According to Statistics Canada, there could be more than 10 million seniors in the country by 2036. This growing population is vulnerable to financial exploitation. In fact, financial abuse is one of the most common forms of elder abuse in Canada. Unfortunately, most cases of financial fraud committed against seniors involve friends, family and caregivers. Cognitive decline can also pose a risk to senior investors’ financial security.

Advisors who have worked with a client over the course of several years may notice signs of financial exploitation or cognitive decline such as unusual fund transfers, the sudden appearance of someone previously uninvolved presenting a power of attorney, or instructions that are inconsistent with an existing financial plan.

The Investment Funds Institute of Canada (IFIC) has advocated over the years for reforms to help protect older investors and their advisors in these situations. In a recent comment letter to the Canadian Securities Administrators (CSA), we voiced support for provisions that would permit firms to impose a temporary hold on implementing instructions received from a client. The temporary hold would allow the advisor and the firm to investigate whether the instructions are valid or if they are the result of financial exploitation or diminished cognitive ability. The firm must revisit the decision to place a temporary hold every 30 days until a final determination is made, and the client must be notified at the time the hold is imposed and every 30 days thereafter.

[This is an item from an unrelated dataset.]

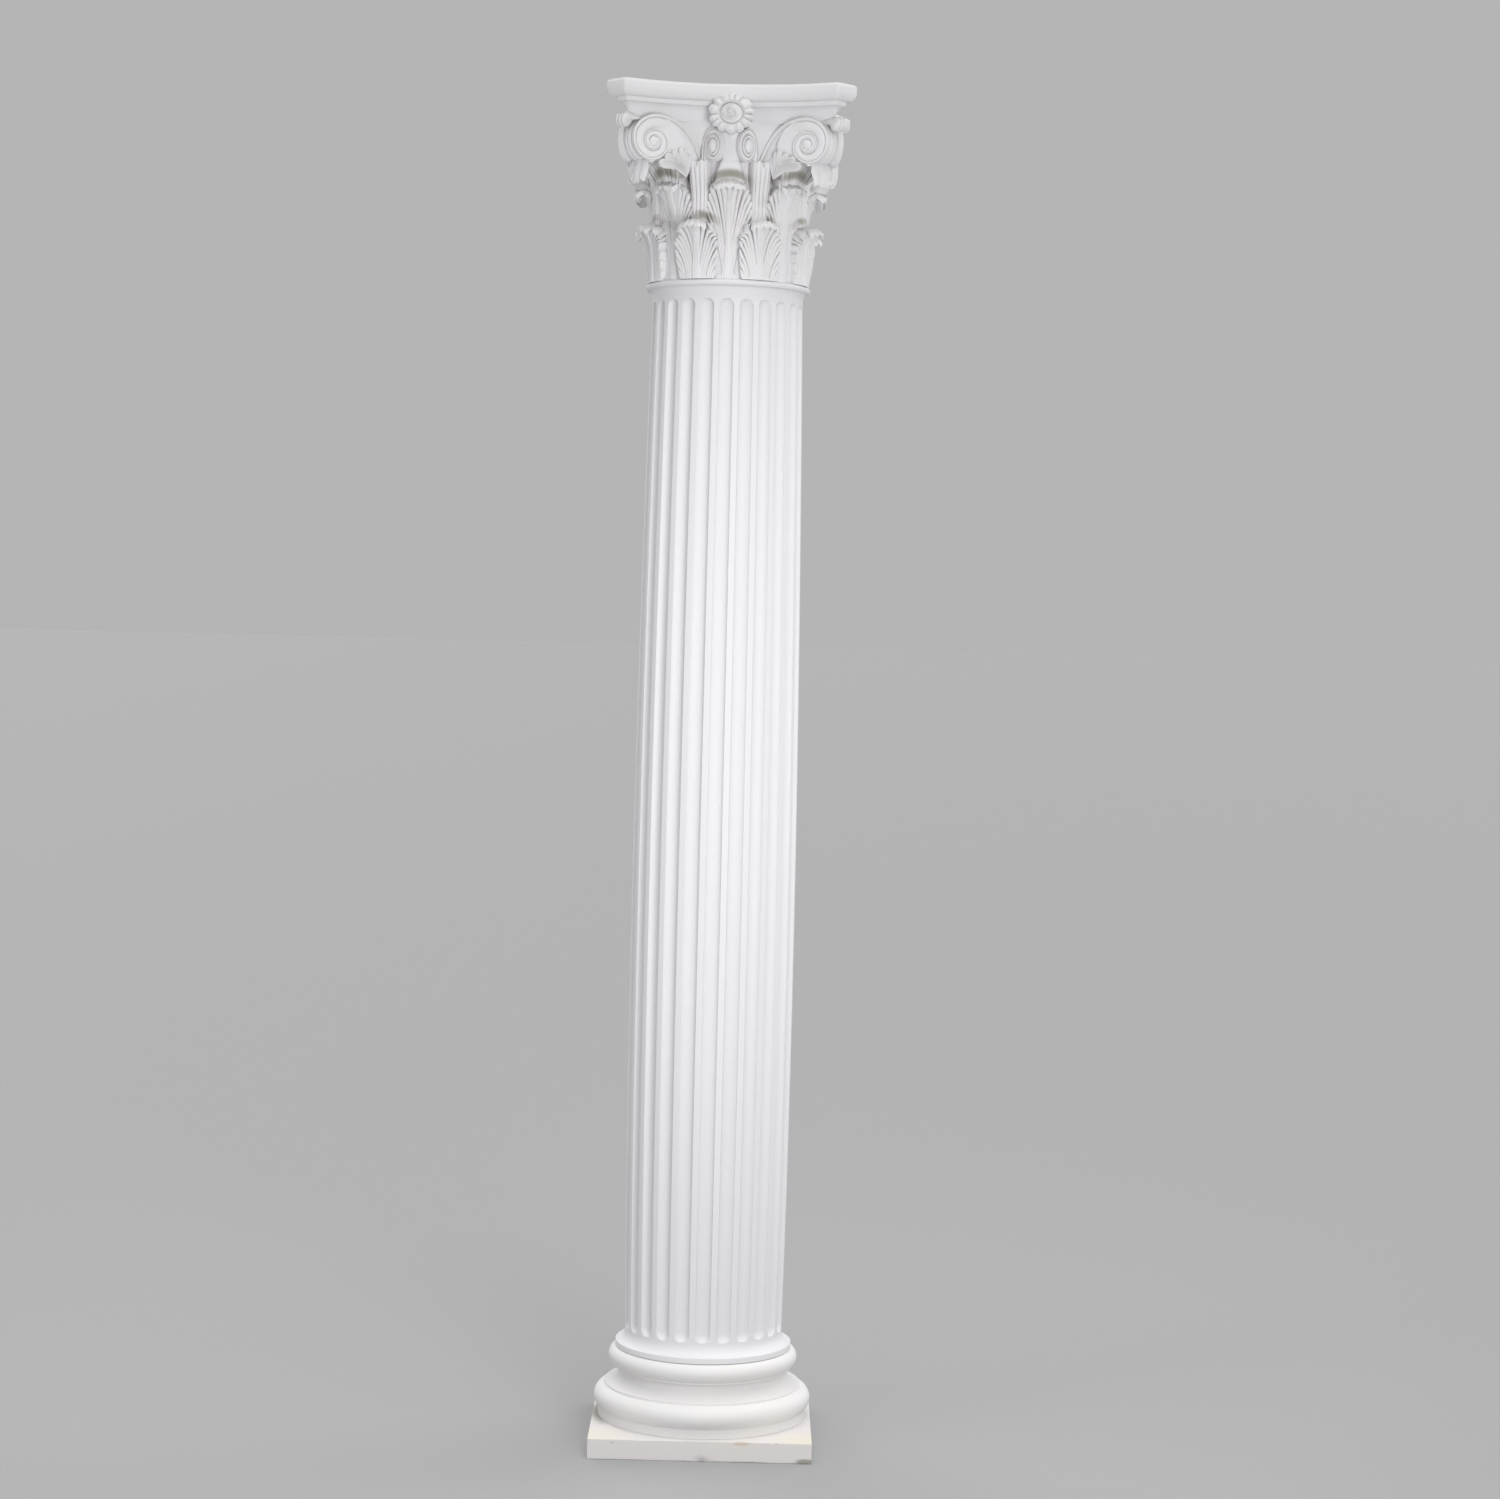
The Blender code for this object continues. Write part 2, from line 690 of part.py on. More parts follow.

We also made a specific recommendation to provide a safe harbour for advisors and dealers who rely on the ability to place a temporary hold when acting on client instructions. We believe that without a safe harbour, very few advisors and firms would rely on the temporary hold provisions. Should there be a decline in asset value between the imposition of the hold and its removal, for instance, the advisor and firm could face the risk of litigation, even though they acted reasonably and followed regulatory requirements. A safe harbour would enable advisors to act confidently in their clients’ best interests without fear of negative consequences.

The determination of financial exploitation and diminished mental capacity is challenging. IFIC has recommended that the CSA, in partnership with elder law experts, develop a course for advisors to ensure that there is a consistent national understanding of these important topics. A course of this nature would further enable and empower advisors to recognize signs of financial exploitation and diminished mental capacity in their older clients, and to take action to protect them.

We commend the CSA on their efforts to protect older and vulnerable investors. With an aging population, this is an area of growing importance to the investment funds industry. We hope our recommendations will help to move the needle on regulatory reform and ensure that senior investors receive the best possible service and support from their advisors.